STATED EXERCISE: Return each entry exactly, omitting nothing.

GIVEN DATA:
[START]

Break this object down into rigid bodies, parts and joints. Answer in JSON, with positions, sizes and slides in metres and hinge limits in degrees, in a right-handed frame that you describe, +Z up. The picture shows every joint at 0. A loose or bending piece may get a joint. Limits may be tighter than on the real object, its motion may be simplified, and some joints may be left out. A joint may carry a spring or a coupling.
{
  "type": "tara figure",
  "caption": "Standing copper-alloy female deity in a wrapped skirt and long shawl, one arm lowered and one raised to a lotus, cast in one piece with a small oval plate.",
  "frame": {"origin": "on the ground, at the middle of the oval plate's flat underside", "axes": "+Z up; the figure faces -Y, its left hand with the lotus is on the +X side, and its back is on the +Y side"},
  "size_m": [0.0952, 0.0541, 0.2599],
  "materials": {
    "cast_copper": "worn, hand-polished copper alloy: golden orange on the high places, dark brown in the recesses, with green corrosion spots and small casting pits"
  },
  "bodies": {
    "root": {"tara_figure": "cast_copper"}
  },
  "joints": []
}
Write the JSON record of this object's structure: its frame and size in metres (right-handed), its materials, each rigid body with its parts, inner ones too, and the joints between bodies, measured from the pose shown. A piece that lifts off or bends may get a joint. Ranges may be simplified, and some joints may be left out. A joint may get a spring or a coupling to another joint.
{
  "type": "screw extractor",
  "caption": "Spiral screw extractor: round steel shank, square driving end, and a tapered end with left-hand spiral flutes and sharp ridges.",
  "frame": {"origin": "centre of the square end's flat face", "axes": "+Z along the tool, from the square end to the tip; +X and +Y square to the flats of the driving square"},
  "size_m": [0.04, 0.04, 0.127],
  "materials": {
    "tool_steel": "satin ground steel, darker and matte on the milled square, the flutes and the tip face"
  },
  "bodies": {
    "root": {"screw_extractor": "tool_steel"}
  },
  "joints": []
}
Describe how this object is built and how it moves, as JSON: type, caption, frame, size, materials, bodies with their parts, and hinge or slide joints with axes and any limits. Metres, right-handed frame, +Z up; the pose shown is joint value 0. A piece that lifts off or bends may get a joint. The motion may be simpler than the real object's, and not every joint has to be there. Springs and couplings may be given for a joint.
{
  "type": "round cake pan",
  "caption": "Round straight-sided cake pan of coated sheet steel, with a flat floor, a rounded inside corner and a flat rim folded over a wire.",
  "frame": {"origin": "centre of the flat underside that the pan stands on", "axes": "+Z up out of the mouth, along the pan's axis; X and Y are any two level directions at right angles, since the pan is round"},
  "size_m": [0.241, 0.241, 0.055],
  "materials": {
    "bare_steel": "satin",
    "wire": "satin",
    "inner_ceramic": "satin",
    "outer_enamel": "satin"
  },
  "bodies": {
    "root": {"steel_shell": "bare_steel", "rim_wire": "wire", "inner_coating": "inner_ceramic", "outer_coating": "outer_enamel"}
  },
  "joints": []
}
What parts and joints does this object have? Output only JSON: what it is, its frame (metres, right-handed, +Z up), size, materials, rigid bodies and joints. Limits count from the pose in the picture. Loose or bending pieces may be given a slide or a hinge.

[END]

REPLY TO THE TASK:
Break this object down into rigid bodies, parts and joints. Answer in JSON, with positions, sizes and slides in metres and hinge limits in degrees, in a right-handed frame that you describe, +Z up. The picture shows every joint at 0. A loose or bending piece may get a joint. Limits may be tighter than on the real object, its motion may be simplified, and some joints may be left out. A joint may carry a spring or a coupling.
{
  "type": "tara figure",
  "caption": "Standing copper-alloy female deity in a wrapped skirt and long shawl, one arm lowered and one raised to a lotus, cast in one piece with a small oval plate.",
  "frame": {"origin": "on the ground, at the middle of the oval plate's flat underside", "axes": "+Z up; the figure faces -Y, its left hand with the lotus is on the +X side, and its back is on the +Y side"},
  "size_m": [0.0952, 0.0541, 0.2599],
  "materials": {
    "cast_copper": "worn, hand-polished copper alloy: golden orange on the high places, dark brown in the recesses, with green corrosion spots and small casting pits"
  },
  "bodies": {
    "root": {"tara_figure": "cast_copper"}
  },
  "joints": []
}
Write the JSON record of this object's structure: its frame and size in metres (right-handed), its materials, each rigid body with its parts, inner ones too, and the joints between bodies, measured from the pose shown. A piece that lifts off or bends may get a joint. Ranges may be simplified, and some joints may be left out. A joint may get a spring or a coupling to another joint.
{
  "type": "screw extractor",
  "caption": "Spiral screw extractor: round steel shank, square driving end, and a tapered end with left-hand spiral flutes and sharp ridges.",
  "frame": {"origin": "centre of the square end's flat face", "axes": "+Z along the tool, from the square end to the tip; +X and +Y square to the flats of the driving square"},
  "size_m": [0.04, 0.04, 0.127],
  "materials": {
    "tool_steel": "satin ground steel, darker and matte on the milled square, the flutes and the tip face"
  },
  "bodies": {
    "root": {"screw_extractor": "tool_steel"}
  },
  "joints": []
}
Describe how this object is built and how it moves, as JSON: type, caption, frame, size, materials, bodies with their parts, and hinge or slide joints with axes and any limits. Metres, right-handed frame, +Z up; the pose shown is joint value 0. A piece that lifts off or bends may get a joint. The motion may be simpler than the real object's, and not every joint has to be there. Springs and couplings may be given for a joint.
{
  "type": "round cake pan",
  "caption": "Round straight-sided cake pan of coated sheet steel, with a flat floor, a rounded inside corner and a flat rim folded over a wire.",
  "frame": {"origin": "centre of the flat underside that the pan stands on", "axes": "+Z up out of the mouth, along the pan's axis; X and Y are any two level directions at right angles, since the pan is round"},
  "size_m": [0.241, 0.241, 0.055],
  "materials": {
    "bare_steel": "satin",
    "wire": "satin",
    "inner_ceramic": "satin",
    "outer_enamel": "satin"
  },
  "bodies": {
    "root": {"steel_shell": "bare_steel", "rim_wire": "wire", "inner_coating": "inner_ceramic", "outer_coating": "outer_enamel"}
  },
  "joints": []
}
What parts and joints does this object have? Output only JSON: what it is, its frame (metres, right-handed, +Z up), size, materials, rigid bodies and joints. Limits count from the pose in the picture. Loose or bending pieces may be given a slide or a hinge.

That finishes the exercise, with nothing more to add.